Half way between our place and our little supermarket is the mukhtar’s office. The mukhtar is an elected official for neighbourhoods or villages, serving as a kind of lesser mayor. So many documents or applications require a mukhtar’s letter confirming status or address. It’s not a full time job but the idea is that he’ll know his neighbourhood.
The one near us works at - and for all we know possibly owns - a garage that seems to be always busy. In it he used to have a bit of an office where he could approve documents and such. However about a year ago the municipality built a nice new office building for him, landscaped it, and put in a little park and children’s playground.

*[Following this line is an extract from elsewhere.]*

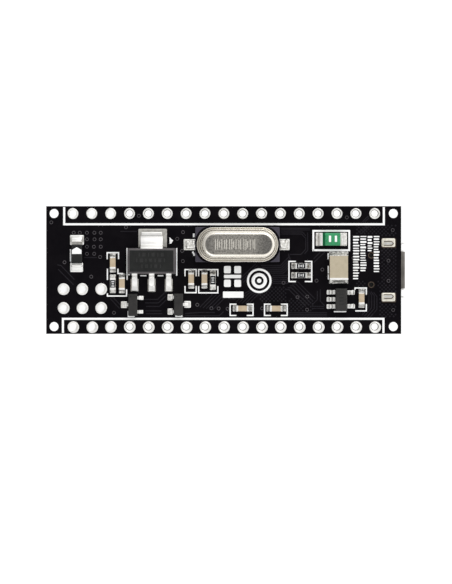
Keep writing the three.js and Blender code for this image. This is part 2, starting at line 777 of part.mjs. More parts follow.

Then this week we noticed people sitting at tables at the far end of the building and discovered there seems to be a bit of a café, though that may be overstating it. Seems you can order toasted sandwiches and jacket potatoes, and presumably tea. (Interestingly, Türkiye leads the world in tea consumption per capita, citizens averaging 1500 cups annually - followed by Ireland and then the UK). The menu is written on a whiteboard, oddly enough only in English.
Blue Song afternoon. Daphne back from visiting her daughter who is doing an exchange year at a university in Texas. Seems to have seen a great deal of the state and been impressed. Pat’s son is a pilot who normally flies out of Dubai but no flights there now of course so he’s been sent to Muscat in Oman. His family are back in Scotland.